Can deliverables change during a project?

Yes, but changes should follow a controlled process: change request, impact assessment (time, cost, risk), approval, and updated versioning. Without this, teams can lose alignment on what "done" means.

How do deliverables relate to payments in vendor work?

Many contracts tie payments to deliverable acceptance, not effort. This can help align incentives and create auditability. Define partial acceptance and dispute timelines so payment is not delayed by minor issues.

What are common deliverables in investment operations?

Common deliverables include reconciliations, exception logs, pricing validation packs, exposure and limit reports, control checklists, and incident postmortems, typically with version history and approvals.

What makes a deliverable high quality?

High-quality deliverables are complete, consistent, traceable to requirements, and usable by the recipient. They state assumptions and limitations, include validation evidence when relevant, and have an owner plus a maintenance or update plan.

How are deliverables tracked and audited?

Use a deliverables register and store evidence in a controlled repository (access permissions, version history, approvals). Audit readiness improves when each deliverable links to acceptance proof and a change log.

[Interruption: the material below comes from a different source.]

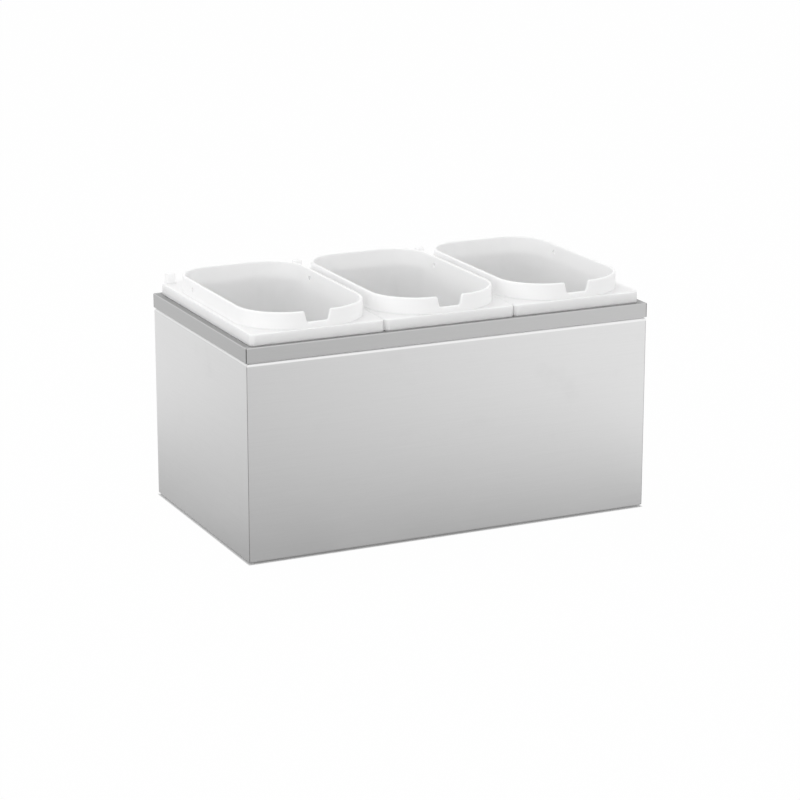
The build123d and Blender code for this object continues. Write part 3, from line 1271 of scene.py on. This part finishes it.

What if a deliverable is rejected?

Rejection should cite unmet acceptance criteria. The team should log root causes, agree on a remediation plan, and update timelines or scope through change control. Document decisions to help prevent repeat disputes.


Conclusion

Deliverables are measurable proof of work that stakeholders can verify, accept, and audit. In finance and investing workflows, they help create discipline around data cuts, assumptions, approvals, and repeatable reporting, turning work performed into decision-ready outputs. Effective deliverables are written in business terms, paired with clear acceptance criteria, tracked in a simple register, and managed with versioning and change control so value and accountability remain aligned.